» RECORDS PROVIDED:
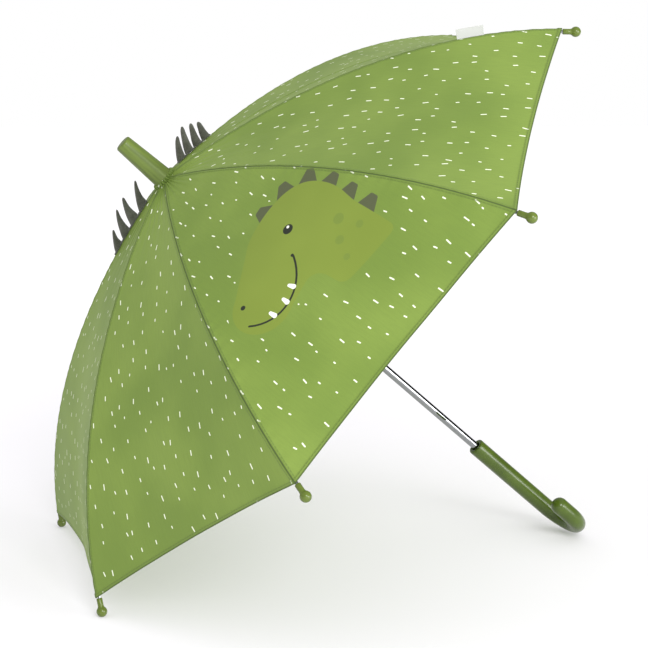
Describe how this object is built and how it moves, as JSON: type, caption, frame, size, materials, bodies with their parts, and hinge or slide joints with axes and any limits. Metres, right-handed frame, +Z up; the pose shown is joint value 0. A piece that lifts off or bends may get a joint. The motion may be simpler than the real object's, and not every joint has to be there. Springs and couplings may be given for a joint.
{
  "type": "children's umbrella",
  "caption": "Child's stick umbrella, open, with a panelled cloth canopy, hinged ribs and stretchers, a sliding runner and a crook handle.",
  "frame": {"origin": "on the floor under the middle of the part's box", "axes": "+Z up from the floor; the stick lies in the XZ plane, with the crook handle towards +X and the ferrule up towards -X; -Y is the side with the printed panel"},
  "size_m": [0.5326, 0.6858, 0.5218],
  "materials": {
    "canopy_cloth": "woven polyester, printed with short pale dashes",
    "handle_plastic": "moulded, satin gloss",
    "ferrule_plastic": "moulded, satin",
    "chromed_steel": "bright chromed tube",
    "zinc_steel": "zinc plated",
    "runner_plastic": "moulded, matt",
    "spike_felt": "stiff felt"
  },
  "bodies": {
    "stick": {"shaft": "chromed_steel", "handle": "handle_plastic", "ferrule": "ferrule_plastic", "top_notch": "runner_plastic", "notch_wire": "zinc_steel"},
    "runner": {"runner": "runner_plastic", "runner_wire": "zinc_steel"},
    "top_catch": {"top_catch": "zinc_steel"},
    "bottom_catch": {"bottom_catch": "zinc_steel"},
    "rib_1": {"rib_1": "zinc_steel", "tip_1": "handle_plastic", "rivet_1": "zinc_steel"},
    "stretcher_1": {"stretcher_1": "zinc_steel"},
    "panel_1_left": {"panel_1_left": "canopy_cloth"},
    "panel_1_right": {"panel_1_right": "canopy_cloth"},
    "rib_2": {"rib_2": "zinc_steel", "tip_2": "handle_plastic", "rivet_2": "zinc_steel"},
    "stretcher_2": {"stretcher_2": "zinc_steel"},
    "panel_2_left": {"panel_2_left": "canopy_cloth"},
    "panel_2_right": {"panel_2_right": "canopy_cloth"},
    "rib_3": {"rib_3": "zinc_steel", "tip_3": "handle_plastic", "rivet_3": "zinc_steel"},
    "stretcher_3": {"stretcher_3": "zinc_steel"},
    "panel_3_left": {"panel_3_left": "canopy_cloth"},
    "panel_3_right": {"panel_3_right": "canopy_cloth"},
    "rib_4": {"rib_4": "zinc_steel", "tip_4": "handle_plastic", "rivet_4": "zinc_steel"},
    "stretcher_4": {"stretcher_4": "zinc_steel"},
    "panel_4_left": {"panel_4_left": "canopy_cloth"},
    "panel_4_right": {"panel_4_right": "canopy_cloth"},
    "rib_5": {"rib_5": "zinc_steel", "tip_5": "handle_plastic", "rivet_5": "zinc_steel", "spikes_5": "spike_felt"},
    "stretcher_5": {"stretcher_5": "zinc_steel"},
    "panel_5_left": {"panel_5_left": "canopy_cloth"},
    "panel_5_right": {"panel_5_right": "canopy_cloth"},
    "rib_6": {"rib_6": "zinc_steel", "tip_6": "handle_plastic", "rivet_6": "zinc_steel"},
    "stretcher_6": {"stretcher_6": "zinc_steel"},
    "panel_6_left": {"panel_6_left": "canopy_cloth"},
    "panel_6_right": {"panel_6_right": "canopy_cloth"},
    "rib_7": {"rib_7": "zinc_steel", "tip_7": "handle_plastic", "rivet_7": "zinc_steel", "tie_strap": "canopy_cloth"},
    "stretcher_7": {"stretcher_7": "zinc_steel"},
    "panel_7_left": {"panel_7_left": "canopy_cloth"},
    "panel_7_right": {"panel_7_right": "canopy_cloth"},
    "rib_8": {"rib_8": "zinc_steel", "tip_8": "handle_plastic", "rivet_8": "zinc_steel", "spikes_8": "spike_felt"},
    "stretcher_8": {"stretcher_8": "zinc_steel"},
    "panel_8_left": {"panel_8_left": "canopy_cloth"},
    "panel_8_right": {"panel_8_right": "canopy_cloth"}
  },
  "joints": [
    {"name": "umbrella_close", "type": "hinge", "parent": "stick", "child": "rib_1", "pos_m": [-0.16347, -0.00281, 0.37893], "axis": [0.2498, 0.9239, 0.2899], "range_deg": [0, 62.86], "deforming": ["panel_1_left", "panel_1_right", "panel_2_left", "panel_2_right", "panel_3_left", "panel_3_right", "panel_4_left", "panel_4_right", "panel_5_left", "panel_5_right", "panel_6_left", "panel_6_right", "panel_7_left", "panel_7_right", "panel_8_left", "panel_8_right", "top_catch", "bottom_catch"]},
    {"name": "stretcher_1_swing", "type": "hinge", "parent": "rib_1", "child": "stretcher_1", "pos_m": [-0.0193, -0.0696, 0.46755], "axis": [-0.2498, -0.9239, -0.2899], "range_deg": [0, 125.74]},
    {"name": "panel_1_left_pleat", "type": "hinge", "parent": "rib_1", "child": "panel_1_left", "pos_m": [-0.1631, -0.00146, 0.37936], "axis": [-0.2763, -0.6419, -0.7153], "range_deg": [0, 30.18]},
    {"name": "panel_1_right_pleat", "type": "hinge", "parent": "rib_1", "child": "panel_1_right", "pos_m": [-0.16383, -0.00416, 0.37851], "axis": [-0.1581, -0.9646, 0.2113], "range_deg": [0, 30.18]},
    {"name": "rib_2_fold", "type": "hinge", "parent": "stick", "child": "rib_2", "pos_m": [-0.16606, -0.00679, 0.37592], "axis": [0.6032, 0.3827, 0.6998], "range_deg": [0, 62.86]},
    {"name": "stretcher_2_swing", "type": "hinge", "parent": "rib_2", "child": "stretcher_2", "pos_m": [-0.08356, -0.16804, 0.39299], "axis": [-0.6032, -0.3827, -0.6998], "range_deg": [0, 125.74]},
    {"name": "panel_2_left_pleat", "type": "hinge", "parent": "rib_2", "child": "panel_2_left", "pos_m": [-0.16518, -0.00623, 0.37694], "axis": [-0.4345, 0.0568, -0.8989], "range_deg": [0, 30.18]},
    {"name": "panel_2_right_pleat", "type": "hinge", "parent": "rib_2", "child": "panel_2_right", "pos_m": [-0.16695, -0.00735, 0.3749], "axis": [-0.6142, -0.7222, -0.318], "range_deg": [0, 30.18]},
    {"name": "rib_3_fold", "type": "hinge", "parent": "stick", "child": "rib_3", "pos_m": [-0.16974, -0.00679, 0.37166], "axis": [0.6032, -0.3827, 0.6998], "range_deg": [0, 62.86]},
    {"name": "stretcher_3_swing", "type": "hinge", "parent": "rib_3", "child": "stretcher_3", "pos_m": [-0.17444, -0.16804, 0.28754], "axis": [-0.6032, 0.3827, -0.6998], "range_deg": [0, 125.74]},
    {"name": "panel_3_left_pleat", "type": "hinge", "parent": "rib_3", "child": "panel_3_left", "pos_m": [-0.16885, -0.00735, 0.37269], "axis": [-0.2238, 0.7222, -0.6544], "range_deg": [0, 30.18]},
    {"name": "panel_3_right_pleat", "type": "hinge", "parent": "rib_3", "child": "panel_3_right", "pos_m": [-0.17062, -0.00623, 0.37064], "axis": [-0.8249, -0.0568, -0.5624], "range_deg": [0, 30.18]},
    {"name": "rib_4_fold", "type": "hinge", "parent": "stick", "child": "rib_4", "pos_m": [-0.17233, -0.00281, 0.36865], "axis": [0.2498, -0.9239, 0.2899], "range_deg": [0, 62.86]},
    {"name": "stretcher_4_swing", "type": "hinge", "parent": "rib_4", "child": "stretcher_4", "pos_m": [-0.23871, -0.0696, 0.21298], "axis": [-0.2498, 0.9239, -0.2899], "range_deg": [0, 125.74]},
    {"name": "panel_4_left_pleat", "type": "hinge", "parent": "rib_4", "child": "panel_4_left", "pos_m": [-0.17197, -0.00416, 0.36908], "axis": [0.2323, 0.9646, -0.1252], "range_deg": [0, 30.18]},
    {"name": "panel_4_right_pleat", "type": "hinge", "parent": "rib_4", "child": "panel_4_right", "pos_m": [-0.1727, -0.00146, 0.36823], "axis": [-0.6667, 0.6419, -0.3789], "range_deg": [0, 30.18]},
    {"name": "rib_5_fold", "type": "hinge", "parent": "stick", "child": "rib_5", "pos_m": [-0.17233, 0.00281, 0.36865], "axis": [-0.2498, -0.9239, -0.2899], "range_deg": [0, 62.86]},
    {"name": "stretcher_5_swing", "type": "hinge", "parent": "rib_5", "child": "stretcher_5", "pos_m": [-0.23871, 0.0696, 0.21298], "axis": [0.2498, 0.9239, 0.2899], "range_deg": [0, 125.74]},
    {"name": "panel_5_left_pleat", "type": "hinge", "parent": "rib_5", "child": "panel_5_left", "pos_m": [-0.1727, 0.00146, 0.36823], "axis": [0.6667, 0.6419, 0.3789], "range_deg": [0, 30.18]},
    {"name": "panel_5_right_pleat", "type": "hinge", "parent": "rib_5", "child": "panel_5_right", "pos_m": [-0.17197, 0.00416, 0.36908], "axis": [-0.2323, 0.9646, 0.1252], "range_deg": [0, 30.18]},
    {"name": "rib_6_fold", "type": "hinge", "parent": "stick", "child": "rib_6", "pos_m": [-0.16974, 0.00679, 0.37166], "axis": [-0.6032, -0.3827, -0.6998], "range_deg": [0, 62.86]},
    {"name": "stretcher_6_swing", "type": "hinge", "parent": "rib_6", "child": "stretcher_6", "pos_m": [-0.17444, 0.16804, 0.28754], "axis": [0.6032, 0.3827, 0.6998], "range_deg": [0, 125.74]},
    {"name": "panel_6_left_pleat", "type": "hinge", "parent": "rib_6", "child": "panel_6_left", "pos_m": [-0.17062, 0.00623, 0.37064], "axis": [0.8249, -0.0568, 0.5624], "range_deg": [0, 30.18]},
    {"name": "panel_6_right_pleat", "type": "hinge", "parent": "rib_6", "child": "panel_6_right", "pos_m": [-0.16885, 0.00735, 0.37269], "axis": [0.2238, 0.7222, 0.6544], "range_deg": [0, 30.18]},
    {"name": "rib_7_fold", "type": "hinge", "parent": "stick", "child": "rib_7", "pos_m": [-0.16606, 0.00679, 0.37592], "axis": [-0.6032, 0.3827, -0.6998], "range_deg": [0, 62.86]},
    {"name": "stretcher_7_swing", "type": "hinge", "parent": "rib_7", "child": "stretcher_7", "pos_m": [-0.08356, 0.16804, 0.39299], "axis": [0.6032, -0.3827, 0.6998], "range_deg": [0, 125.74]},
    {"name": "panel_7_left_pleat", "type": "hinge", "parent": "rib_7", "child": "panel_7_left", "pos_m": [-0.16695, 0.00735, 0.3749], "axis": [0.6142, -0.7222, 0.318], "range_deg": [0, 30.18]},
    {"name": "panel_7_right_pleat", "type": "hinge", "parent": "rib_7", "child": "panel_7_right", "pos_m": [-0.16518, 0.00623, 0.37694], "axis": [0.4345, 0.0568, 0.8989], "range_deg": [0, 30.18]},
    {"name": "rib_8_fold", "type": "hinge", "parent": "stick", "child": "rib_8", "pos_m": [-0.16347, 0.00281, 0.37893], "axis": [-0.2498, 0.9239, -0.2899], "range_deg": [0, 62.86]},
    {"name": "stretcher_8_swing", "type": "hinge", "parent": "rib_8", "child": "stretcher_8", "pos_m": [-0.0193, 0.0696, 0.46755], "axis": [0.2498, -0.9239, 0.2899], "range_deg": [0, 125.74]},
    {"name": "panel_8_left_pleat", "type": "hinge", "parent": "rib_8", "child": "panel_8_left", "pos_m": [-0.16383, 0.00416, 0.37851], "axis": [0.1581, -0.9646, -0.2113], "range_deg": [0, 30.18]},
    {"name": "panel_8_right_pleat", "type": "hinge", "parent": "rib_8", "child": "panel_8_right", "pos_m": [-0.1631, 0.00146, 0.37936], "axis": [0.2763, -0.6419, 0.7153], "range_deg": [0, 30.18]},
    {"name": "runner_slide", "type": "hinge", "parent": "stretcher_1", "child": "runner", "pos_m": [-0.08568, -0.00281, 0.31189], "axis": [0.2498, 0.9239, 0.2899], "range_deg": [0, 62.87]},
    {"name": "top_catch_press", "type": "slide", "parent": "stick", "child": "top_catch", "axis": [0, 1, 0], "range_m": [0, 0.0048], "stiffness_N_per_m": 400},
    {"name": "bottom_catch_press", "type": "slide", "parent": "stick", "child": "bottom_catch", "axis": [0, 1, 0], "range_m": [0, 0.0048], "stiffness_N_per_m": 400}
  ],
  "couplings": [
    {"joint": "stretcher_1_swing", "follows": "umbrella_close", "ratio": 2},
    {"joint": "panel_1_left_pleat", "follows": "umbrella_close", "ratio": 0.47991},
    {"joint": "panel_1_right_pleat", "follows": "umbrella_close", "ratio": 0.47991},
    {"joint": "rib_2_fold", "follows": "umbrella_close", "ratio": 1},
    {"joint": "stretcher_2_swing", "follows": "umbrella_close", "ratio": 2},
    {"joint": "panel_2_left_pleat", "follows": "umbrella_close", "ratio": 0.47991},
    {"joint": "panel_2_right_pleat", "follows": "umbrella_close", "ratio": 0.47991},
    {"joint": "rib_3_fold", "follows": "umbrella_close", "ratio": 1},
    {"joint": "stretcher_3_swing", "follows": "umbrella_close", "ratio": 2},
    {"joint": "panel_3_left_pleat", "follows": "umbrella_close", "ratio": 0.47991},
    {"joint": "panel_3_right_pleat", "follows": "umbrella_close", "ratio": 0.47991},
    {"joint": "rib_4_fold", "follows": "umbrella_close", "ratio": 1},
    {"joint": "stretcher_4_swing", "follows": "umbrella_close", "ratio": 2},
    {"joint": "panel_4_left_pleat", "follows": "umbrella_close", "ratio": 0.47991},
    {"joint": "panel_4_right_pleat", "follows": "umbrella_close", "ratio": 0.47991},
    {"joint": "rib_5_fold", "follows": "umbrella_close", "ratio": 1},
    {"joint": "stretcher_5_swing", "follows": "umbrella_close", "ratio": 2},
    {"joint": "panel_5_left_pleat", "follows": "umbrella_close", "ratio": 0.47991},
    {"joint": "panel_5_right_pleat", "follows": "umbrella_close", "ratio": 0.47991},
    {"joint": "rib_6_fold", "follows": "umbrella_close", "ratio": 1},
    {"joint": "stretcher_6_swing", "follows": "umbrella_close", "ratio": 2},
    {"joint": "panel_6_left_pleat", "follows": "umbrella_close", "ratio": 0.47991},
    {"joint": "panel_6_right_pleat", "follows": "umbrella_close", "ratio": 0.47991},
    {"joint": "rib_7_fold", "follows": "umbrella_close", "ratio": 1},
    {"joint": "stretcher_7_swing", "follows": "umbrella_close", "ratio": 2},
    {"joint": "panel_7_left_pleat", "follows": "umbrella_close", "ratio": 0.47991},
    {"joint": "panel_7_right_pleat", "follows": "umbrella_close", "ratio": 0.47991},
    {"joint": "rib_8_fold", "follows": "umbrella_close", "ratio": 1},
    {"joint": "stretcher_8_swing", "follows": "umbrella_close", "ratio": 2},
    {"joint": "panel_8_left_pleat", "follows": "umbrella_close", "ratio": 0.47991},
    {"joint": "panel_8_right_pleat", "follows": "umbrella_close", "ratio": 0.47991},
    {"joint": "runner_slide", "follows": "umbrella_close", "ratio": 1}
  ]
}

==

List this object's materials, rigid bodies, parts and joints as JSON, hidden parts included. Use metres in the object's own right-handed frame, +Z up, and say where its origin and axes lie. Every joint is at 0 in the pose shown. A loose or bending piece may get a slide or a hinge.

--

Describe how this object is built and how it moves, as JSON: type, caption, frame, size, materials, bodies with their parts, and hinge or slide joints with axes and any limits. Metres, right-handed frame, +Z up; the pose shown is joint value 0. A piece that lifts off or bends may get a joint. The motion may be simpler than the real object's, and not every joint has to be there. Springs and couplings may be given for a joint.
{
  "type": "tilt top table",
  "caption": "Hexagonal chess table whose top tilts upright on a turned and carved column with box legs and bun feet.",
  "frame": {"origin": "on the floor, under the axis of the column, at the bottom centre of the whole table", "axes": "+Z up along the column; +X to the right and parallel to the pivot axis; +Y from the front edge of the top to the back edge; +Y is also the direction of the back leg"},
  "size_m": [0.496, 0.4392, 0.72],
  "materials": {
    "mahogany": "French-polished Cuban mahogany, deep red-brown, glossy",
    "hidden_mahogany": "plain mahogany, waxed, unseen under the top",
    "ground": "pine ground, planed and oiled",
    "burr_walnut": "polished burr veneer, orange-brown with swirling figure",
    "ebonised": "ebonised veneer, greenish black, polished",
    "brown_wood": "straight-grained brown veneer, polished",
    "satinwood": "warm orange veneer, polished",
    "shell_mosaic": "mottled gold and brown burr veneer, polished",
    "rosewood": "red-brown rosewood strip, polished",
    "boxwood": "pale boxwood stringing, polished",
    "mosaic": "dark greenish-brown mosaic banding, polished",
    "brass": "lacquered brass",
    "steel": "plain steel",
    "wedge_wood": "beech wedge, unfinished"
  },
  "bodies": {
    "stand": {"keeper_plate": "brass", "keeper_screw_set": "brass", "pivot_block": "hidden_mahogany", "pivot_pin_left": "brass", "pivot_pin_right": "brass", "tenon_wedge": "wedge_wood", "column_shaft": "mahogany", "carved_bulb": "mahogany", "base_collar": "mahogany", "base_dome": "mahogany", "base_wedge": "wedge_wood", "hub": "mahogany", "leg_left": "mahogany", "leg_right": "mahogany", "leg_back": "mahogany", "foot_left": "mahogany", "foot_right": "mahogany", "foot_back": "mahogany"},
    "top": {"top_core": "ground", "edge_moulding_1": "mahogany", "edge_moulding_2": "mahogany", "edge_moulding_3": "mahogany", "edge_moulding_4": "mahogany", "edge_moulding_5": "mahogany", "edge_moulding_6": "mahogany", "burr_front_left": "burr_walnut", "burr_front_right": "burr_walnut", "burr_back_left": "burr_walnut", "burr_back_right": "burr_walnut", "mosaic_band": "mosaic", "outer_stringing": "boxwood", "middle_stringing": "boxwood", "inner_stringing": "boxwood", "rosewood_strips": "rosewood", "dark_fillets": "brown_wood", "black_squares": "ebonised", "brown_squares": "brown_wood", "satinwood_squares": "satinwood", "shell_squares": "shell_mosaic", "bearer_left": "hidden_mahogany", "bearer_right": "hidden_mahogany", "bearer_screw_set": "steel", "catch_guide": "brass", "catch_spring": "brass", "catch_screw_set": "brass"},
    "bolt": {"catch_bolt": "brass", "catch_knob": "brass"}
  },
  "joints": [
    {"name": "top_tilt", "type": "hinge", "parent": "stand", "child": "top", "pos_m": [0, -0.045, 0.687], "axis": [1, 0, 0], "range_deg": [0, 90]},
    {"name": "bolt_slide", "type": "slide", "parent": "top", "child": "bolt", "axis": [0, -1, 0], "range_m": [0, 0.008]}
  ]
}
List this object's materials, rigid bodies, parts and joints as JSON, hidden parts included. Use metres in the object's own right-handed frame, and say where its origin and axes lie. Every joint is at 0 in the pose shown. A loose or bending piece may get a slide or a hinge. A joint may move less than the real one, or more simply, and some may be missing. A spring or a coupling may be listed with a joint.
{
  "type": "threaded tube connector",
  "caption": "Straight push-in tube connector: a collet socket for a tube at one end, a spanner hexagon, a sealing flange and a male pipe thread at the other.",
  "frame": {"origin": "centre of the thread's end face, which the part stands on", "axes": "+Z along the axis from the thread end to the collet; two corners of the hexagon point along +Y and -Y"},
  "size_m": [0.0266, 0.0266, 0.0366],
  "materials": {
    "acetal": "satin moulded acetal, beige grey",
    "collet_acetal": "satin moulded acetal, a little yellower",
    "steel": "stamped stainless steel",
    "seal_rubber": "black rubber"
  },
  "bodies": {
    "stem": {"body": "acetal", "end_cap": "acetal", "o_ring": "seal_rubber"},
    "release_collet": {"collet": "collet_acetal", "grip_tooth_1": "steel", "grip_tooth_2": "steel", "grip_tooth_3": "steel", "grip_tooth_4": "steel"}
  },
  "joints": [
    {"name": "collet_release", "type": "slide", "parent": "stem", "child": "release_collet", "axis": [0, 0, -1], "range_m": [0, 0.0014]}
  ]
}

» WHAT YOU WILL DO: Look over the material above and show each line where "handed" appears.

» OUTPUT:
Describe how this object is built and how it moves, as JSON: type, caption, frame, size, materials, bodies with their parts, and hinge or slide joints with axes and any limits. Metres, right-handed frame, +Z up; the pose shown is joint value 0. A piece that lifts off or bends may get a joint. The motion may be simpler than the real object's, and not every joint has to be there. Springs and couplings may be given for a joint.
List this object's materials, rigid bodies, parts and joints as JSON, hidden parts included. Use metres in the object's own right-handed frame, +Z up, and say where its origin and axes lie. Every joint is at 0 in the pose shown. A loose or bending piece may get a slide or a hinge.
Describe how this object is built and how it moves, as JSON: type, caption, frame, size, materials, bodies with their parts, and hinge or slide joints with axes and any limits. Metres, right-handed frame, +Z up; the pose shown is joint value 0. A piece that lifts off or bends may get a joint. The motion may be simpler than the real object's, and not every joint has to be there. Springs and couplings may be given for a joint.
List this object's materials, rigid bodies, parts and joints as JSON, hidden parts included. Use metres in the object's own right-handed frame, and say where its origin and axes lie. Every joint is at 0 in the pose shown. A loose or bending piece may get a slide or a hinge. A joint may move less than the real one, or more simply, and some may be missing. A spring or a coupling may be listed with a joint.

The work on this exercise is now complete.